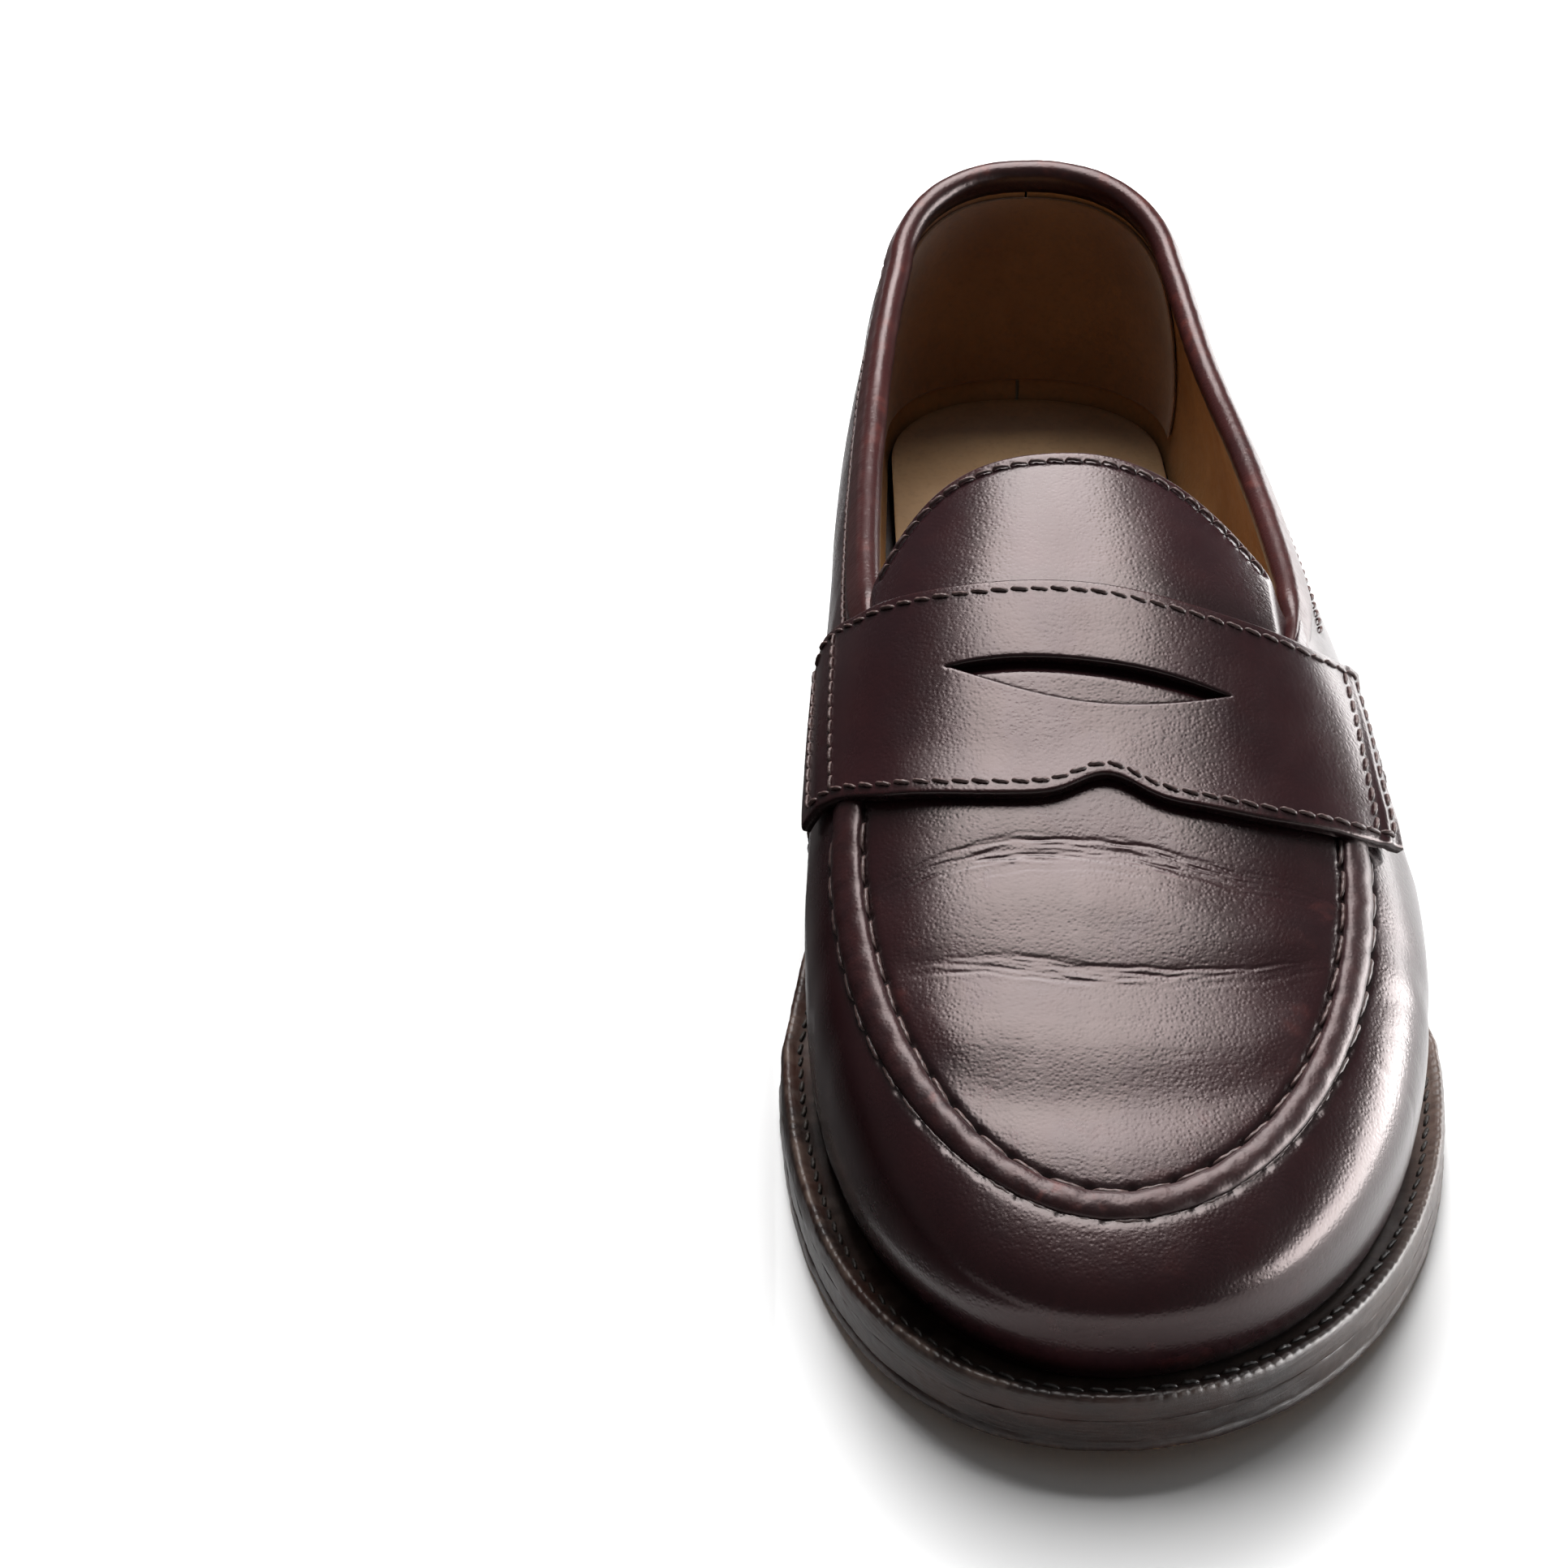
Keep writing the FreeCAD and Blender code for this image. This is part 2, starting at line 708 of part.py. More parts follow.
def add_threads():
    add_shape("apron_stitch_outer", thread_on_seam(size("stitch_reach")))
    add_shape("apron_stitch_inner", thread_on_seam(-size("stitch_reach")))
    out = 0.25 + size("strap_leather") + size("thread")
    us = steps(-0.84, -0.2, 13) + steps(-0.2, 0.2, 13)[1:] + steps(0.2, 0.84, 13)[1:]
    add_shape("strap_stitch_back", strap_patch(us, (0.045, 0.055, 0.065), out, size("thread")))
    add_shape("strap_stitch_front", strap_patch(us, (0.935, 0.945, 0.955), out, size("thread")))
    rows = []
    for u in (-0.85, -0.69, 0.72, 0.847):
        rows.append(strap_patch((u - 0.005, u, u + 0.005), steps(0.08, 0.92, 9), out, size("thread")))
    add_shape("strap_stitch_ends", Part.makeCompound(rows))

    grid_rows = []
    for inset in (1.9, 2.3, 2.7):
        grid_rows.append(tongue_rows(inset, 0.0, 0.0, 2)[0])
    add_shape("tongue_stitch", crown_panel(grid_rows, 0.05 + size("thread"), size("thread")))

    pieces = []
    for side in (MEDIAL, LATERAL):
        columns = [(side, q) for q in even_q(0.16, side_q(size("binding_end")), 20)]
        pieces.append(thread_on_wall(columns, lambda s, q: topline_g(s, q, 5.2), 0.05))
    add_shape("topline_stitch", Part.makeCompound(pieces))


# ---------------------------------------------------------------- the sole and heel
def closed_outline(line, inset):
    """Points (x, station) of a closed line round the shoe, its outer half and its inner half."""
    q_values = steps(0.0, 1.0, 5) + steps(1.0, 2.0, 7)[1:] + steps(2.0, 3.0, 12)[1:]
    lateral = [outline_point(line, LATERAL, q, inset) for q in q_values]
    medial = [outline_point(line, MEDIAL, q, inset) for q in q_values]
    return lateral, medial


def sketch_on(body, plane, name):
    sketch = body.newObject("Sketcher::SketchObject", name)
    origin_plane = [feature for feature in body.Origin.OriginFeatures if feature.Role == plane][0]
    sketch.AttachmentSupport = [(origin_plane, "")]
    sketch.MapMode = "FlatFace"
    return sketch


def closed_spline(sketch, line, inset):
    lateral, medial = closed_outline(line, inset)
    points = [Vector(x, HEEL - station, 0) for x, station in lateral + medial[-2:0:-1]]
    curve = Part.BSplineCurve()
    curve.interpolate(Points=points, PeriodicFlag=True)
    sketch.addGeometry(curve, False)


def side_profile(sketch, low, high, start, end):
    """Two smooth edges, one above the other, joined at their ends. low and high give the height at a station."""
    stations = steps(start, end, 14)
    for function in (low, high):
        curve = Part.BSplineCurve()
        curve.interpolate([Vector(HEEL - station, function(station), 0) for station in stations])
        sketch.addGeometry(curve, False)
    for station in (start, end):
        y = HEEL - station
        sketch.addGeometry(Part.LineSegment(Vector(y, low(station), 0), Vector(y, high(station), 0)), False)


def symmetric(feature):
    feature.SideType = "Symmetric"


def slab_body(name, low, high, start, end):
    """A body padded from its side profile, wider than the shoe."""
    body = doc.addObject("PartDesign::Body", name)
    body.Label = name
    profile = sketch_on(body, "YZ_Plane", f"{name}_profile")
    side_profile(profile, low, high, start, end)
    pad = body.newObject("PartDesign::Pad", f"{name}_pad")
    pad.Profile = profile
    symmetric(pad)
    pad.setExpression("Length", "sizes.cut_width")
    doc.recompute()
    return body


def cut_outside(body, draw):
    """Trim a slab to the closed line that draw puts in the sketch."""
    plan = sketch_on(body, "XY_Plane", f"{body.Name}_plan")
    side, front, back = 90.0, -290.0, 70.0
    corners = [Vector(-side, front, 0), Vector(side, front, 0), Vector(side, back, 0), Vector(-side, back, 0)]
    for first, second in zip(corners, corners[1:] + corners[:1]):
        plan.addGeometry(Part.LineSegment(first, second), False)
    draw(plan)
    pocket(body, plan)


def pocket(body, plan):
    before = body.Shape.Volume
    cut = body.newObject("PartDesign::Pocket", f"{plan.Name}_pocket")
    cut.Profile = plan
    cut.Type = "ThroughAll"
    symmetric(cut)
    doc.recompute()
    if body.Shape.Volume >= before - 1:
        problems.append(f"{body.Label}: the pocket cut nothing")


def stack_level(above):
    return lambda station: height("tread", station) + above


def sole_layer(name, line, inset, low, high, hole=None):
    """A layer of the sole that follows the tread's curve, trimmed to an outline, with an inner outline cut out."""
    body = slab_body(name, stack_level(low), stack_level(high), -4.0, 304.0)
    cut_outside(body, lambda plan: closed_spline(plan, line, inset))
    if hole is not None:
        inner = sketch_on(body, "XY_Plane", f"{name}_hole")
        closed_spline(inner, *hole)
        pocket(body, inner)
    made.append(body)


def add_sole():
    out = size("outsole")
    top = size("sole_stack")
    welt_in = size("welt_inset")
    rib_in = welt_in + 0.4
    rib_end = rib_in + size("rib_width")
    cork_low = out + 0.1
    sole_layer("outsole", "sole", 0.0, 0.0, out)
    sole_layer("welt", "sole", 0.0, out + 0.1, out + 0.1 + size("welt"), ("feather", welt_in))
    sole_layer("insole_rib", "feather", rib_in, cork_low, top, ("feather", rib_end))
    sole_layer("cork_filler", "feather", rib_end + 0.4, cork_low, cork_low + size("cork"))
    insole_low = top + 0.1
    insole_top = insole_low + size("insole")
    sole_layer("insole", "feather", size("insole_inset"), insole_low, insole_top)
    sock_in = size("insole_inset") + 0.7
    sole_layer("sock_liner", "feather", sock_in, insole_top + 0.1, insole_top + 0.1 + size("sock"))


def add_shank():
    low = size("outsole") + 0.1 + size("cork") + 0.1
    start, end = size("shank_start"), size("shank_end")
    body = slab_body("shank", stack_level(low), stack_level(low + size("shank_thickness")), start, end)
    body.getObject("shank_pad").setExpression("Length", "sizes.shank_width")
    made.append(body)


def nail_places():
    """(x, y) of the heel nails: a row round the heel's edge."""
    places = []
    for side in (MEDIAL, LATERAL):
        for q in (0.35, 0.75, 1.12):
            x, station = outline_point("sole", side, q, 9.0)
            places.append((x, HEEL - station))
    return places


def heel_outline(sketch, inset, breast, back=None):
    """The heel's D shape, or the part of it in front of a straight cut at the back station."""
    q_values = steps(0.0, 1.0, 7) + steps(1.0, side_q(breast), 4)[1:]
    points = {side: [outline_point("sole", side, q, inset) for q in q_values] for side in (MEDIAL, LATERAL)}
    if back is not None:
        points = {side: [p for p in points[side] if p[1] > back + 2] for side in points}
        for side in points:
            q = solve(lambda value: outline_point("sole", side, value, inset)[1] - back, 0.0, 1.0)
            points[side].insert(0, outline_point("sole", side, q, inset))
        for side in points:
            curve = Part.BSplineCurve()
            curve.interpolate([Vector(x, HEEL - station, 0) for x, station in points[side]])
            sketch.addGeometry(curve, False)
        pairs = ((points[MEDIAL][0], points[LATERAL][0]), (points[MEDIAL][-1], points[LATERAL][-1]))
    else:
        line = points[MEDIAL][::-1] + points[LATERAL][1:]
        curve = Part.BSplineCurve()
        curve.interpolate([Vector(x, HEEL - station, 0) for x, station in line])
        sketch.addGeometry(curve, False)
        pairs = ((line[0], line[-1]),)
    for first, second in pairs:
        ends = [Vector(x, HEEL - station, 0) for x, station in (first, second)]
        sketch.addGeometry(Part.LineSegment(*ends), False)


def nail_holes(sketch, places):
    for x, y in places:
        sketch.addGeometry(Part.Circle(Vector(x, y, 0), Vector(0, 0, 1), size("nail_radius") + 0.05), False)


def flat_body(name, draw, level, thickness):
    """A flat piece. level and thickness are expressions of the sheet."""
    body = doc.addObject("PartDesign::Body", name)
    body.Label = name
    plan = sketch_on(body, "XY_Plane", f"{name}_plan")
    draw(plan)
    plan.setExpression("AttachmentOffset.Base.z", level)
    pad = body.newObject("PartDesign::Pad", f"{name}_pad")
    pad.Profile = plan
    pad.setExpression("Length", thickness)
    doc.recompute()
    made.append(body)
    return body


def add_heel():
    breast = size("heel_breast")
    rubber = size("rubber_station")
    places = nail_places()
    front_nails = [place for place in places if HEEL - place[1] > rubber + 2]
    back_nails = [place for place in places if HEEL - place[1] < rubber - 2]
    inset = size("heel_inset")

    def top_piece(plan):
        heel_outline(plan, inset + 0.8, breast, rubber)
        nail_holes(plan, front_nails)

    def tip(plan):
        q_values = steps(0.0, 1.0, 9)
        points = {side: [outline_point("sole", side, q, inset + 0.8) for q in q_values] for side in SIGN}
        line = {side: [p for p in points[side] if p[1] < rubber - 2.5] for side in SIGN}
        for side in SIGN:
            q = solve(lambda value: outline_point("sole", side, value, inset + 0.8)[1] - rubber + 0.1, 0.0, 1.0)
            line[side].append(outline_point("sole", side, q, inset + 0.8))
        joined = line[MEDIAL][::-1] + line[LATERAL][1:]
        vectors = [Vector(x, HEEL - station, 0) for x, station in joined]
        curve = Part.BSplineCurve()
        curve.interpolate(vectors)
        plan.addGeometry(curve, False)
        plan.addGeometry(Part.LineSegment(vectors[0], vectors[-1]), False)
        nail_holes(plan, back_nails)

    flat_body("top_piece", top_piece, "0 mm", "sizes.top_piece")
    flat_body("top_piece_rubber", tip, "0 mm", "sizes.top_piece")
    for number in range(3):

        def lift(plan, number=number):
            heel_outline(plan, inset + 0.5 - 0.2 * number, breast)
            nail_holes(plan, places)

        level = f"(sizes.top_piece + sizes.lift_gap + {number} * (sizes.lift + sizes.lift_gap)) * 1 mm"
        flat_body(f"heel_lift_{number + 1}", lift, level, "sizes.lift")

    low = size("top_piece") + 3 * size("lift") + 4 * size("lift_gap")
    body = slab_body("heel_rand", lambda s: low, stack_level(-0.05), -4.0, breast)
    cut_outside(body, lambda plan: closed_spline(plan, "sole", inset - 0.4))
    made.append(body)


def add_nails():
    pins = []
    for number, (x, y) in enumerate(nail_places(), 1):
        pin = doc.addObject("Part::Cylinder", f"nail_{number}")
        pin.setExpression("Radius", "sizes.nail_radius")
        pin.setExpression("Height", "sizes.nail_length")
        pin.Placement.Base = Vector(x, y, 0.0)
        pins.append(pin)
    group = doc.addObject("Part::Compound", "heel_nails")
    group.Label = "heel_nails"
    group.Links = pins
    made.append(group)


def add_welt_stitch():
    """The row of lockstitch on top of the welt, from the waist round the toe."""
    lift = size("outsole") + 0.1 + size("welt")
    grids = []
    for above in (0.05 + size("thread"), 0.05):
        grid = []
        for side, q in round_toe(side_q(120.0), 25):
            feather = outline_point("feather", side, q)
            sole = outline_point("sole", side, q)
            line = []
            for share in (0.5, 0.6, 0.7):
                x = feather[0] + (sole[0] - feather[0]) * share
                station = feather[1] + (sole[1] - feather[1]) * share
                line.append(Vector(x, HEEL - station, height("tread", station) + lift + above))
            grid.append(line)
        grids.append(grid)
    add_shape("welt_stitch", panel_shape(*grids))


for build in (
    add_vamp,
    add_vamp_lining,
    add_toe_puff,
    add_apron,
    add_apron_seam,
    add_quarters,
    add_backstay,
    add_topline_binding,
    add_tongue,
    add_strap,
    add_threads,
    add_sole,
    add_shank,
    add_heel,
    add_nails,
    add_welt_stitch,
):
    build()
doc.recompute()

# ---------------------------------------------------------------- checks and files
for thing in doc.Objects:
    if "Invalid" in thing.State or "Error" in thing.State:
        problems.append(f"{thing.Label}: {thing.State}")
for thing in made:
    if thing.Shape.isNull() or not thing.Shape.isValid() or not thing.Shape.Solids:
        problems.append(f"{thing.Label}: no valid solid")
if problems:
    raise RuntimeError("; ".join(problems))
for thing in made:
    thing.Shape.exportStep(f"parts/{thing.Label}.step")
    box = thing.Shape.BoundBox
    print(f"{thing.Label:22s} solids {len(thing.Shape.Solids)} volume {thing.Shape.Volume:9.0f}", end=" ")
    print(f"x {box.XMin:6.1f} {box.XMax:6.1f} y {box.YMin:6.1f} {box.YMax:6.1f} z {box.ZMin:5.1f} {box.ZMax:5.1f}")
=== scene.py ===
import math

import bmesh
import bpy
import numpy as np
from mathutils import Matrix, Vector, noise
from mathutils.kdtree import KDTree


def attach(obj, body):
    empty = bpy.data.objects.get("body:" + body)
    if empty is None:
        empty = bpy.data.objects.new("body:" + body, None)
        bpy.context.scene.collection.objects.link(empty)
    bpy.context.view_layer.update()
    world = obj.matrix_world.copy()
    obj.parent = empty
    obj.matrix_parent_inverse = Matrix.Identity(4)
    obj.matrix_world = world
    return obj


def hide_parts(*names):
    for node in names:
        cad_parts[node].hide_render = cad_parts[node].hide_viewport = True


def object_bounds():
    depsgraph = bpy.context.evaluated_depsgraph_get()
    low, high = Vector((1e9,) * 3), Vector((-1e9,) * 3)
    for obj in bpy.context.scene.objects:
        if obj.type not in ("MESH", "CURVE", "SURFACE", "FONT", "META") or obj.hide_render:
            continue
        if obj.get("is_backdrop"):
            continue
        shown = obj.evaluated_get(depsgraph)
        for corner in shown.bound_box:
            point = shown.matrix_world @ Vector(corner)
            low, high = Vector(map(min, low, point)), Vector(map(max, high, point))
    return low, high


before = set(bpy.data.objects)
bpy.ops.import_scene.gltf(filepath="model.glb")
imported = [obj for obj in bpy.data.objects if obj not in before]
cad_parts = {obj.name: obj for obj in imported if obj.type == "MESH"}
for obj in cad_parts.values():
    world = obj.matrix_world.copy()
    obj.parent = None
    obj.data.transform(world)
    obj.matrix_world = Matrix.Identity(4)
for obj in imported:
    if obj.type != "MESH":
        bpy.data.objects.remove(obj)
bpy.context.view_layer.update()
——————
- **Stated exercise**
With the first line being the one containing "checks and files" and the last line the one containing "Vector(map(max, high, point))", transcribe exactly the lines above that fall in that range.

- **Exercise result**
# ---------------------------------------------------------------- checks and files
for thing in doc.Objects:
    if "Invalid" in thing.State or "Error" in thing.State:
        problems.append(f"{thing.Label}: {thing.State}")
for thing in made:
    if thing.Shape.isNull() or not thing.Shape.isValid() or not thing.Shape.Solids:
        problems.append(f"{thing.Label}: no valid solid")
if problems:
    raise RuntimeError("; ".join(problems))
for thing in made:
    thing.Shape.exportStep(f"parts/{thing.Label}.step")
    box = thing.Shape.BoundBox
    print(f"{thing.Label:22s} solids {len(thing.Shape.Solids)} volume {thing.Shape.Volume:9.0f}", end=" ")
    print(f"x {box.XMin:6.1f} {box.XMax:6.1f} y {box.YMin:6.1f} {box.YMax:6.1f} z {box.ZMin:5.1f} {box.ZMax:5.1f}")
=== scene.py ===
import math

import bmesh
import bpy
import numpy as np
from mathutils import Matrix, Vector, noise
from mathutils.kdtree import KDTree


def attach(obj, body):
    empty = bpy.data.objects.get("body:" + body)
    if empty is None:
        empty = bpy.data.objects.new("body:" + body, None)
        bpy.context.scene.collection.objects.link(empty)
    bpy.context.view_layer.update()
    world = obj.matrix_world.copy()
    obj.parent = empty
    obj.matrix_parent_inverse = Matrix.Identity(4)
    obj.matrix_world = world
    return obj


def hide_parts(*names):
    for node in names:
        cad_parts[node].hide_render = cad_parts[node].hide_viewport = True


def object_bounds():
    depsgraph = bpy.context.evaluated_depsgraph_get()
    low, high = Vector((1e9,) * 3), Vector((-1e9,) * 3)
    for obj in bpy.context.scene.objects:
        if obj.type not in ("MESH", "CURVE", "SURFACE", "FONT", "META") or obj.hide_render:
            continue
        if obj.get("is_backdrop"):
            continue
        shown = obj.evaluated_get(depsgraph)
        for corner in shown.bound_box:
            point = shown.matrix_world @ Vector(corner)
            low, high = Vector(map(min, low, point)), Vector(map(max, high, point))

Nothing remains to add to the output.